Emerging trends reshaping quote requests
Digital procurement platforms
More Australian businesses are adopting digital procurement systems that standardise RFQs and automate comparison matrices. This reduces manual error and creates an auditable trail.
Data driven asset management
Telematics and IoT integration are increasingly standard in heavy machinery. If you fail to specify data integration requirements, you may miss opportunities to optimise fleet performance.
Sustainability and ESG considerations
Government and large corporate clients increasingly expect suppliers to demonstrate environmental responsibility. Your RFQ should reflect:
- Fuel efficiency targets
- Low emission technologies
- End of life recycling considerations
This aligns procurement with broader ESG strategy.

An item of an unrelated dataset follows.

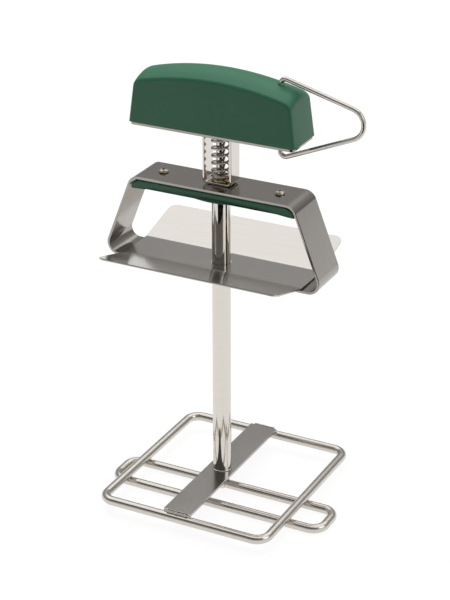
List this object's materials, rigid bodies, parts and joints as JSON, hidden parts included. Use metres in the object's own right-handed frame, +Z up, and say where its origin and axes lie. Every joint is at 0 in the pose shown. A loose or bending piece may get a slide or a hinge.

A practical RFQ checklist for Australian businesses
Before issuing your next machinery quote request, confirm that you have addressed:
- Clear technical specification
- Defined operational use case
- Compliance and safety requirements
- Delivery and commissioning details
- Warranty and service expectations
- Finance assumptions
- Evaluation criteria
Treat this document as a contractual precursor, not a casual enquiry.
Final thoughts: procurement discipline as a competitive advantage
In a market where private capital expenditure on equipment remains significant according to the Australian Bureau of Statistics, machinery procurement decisions shape your cost base for years.
Poor quote requests do not just create administrative friction. They:
- Distort pricing
- Increase compliance risk
- Inflate lifecycle costs
- Undermine operational efficiency
The solution is not complex, but it requires discipline. By investing time upfront in structured, compliant and commercially robust RFQs, you reduce uncertainty for suppliers and for your own team.
In competitive Australian industries, the businesses that manage capital expenditure rigorously are better positioned to protect margins, win tenders and scale sustainably.
The hidden cost of a weak quote request is real. The upside of fixing it is measurable.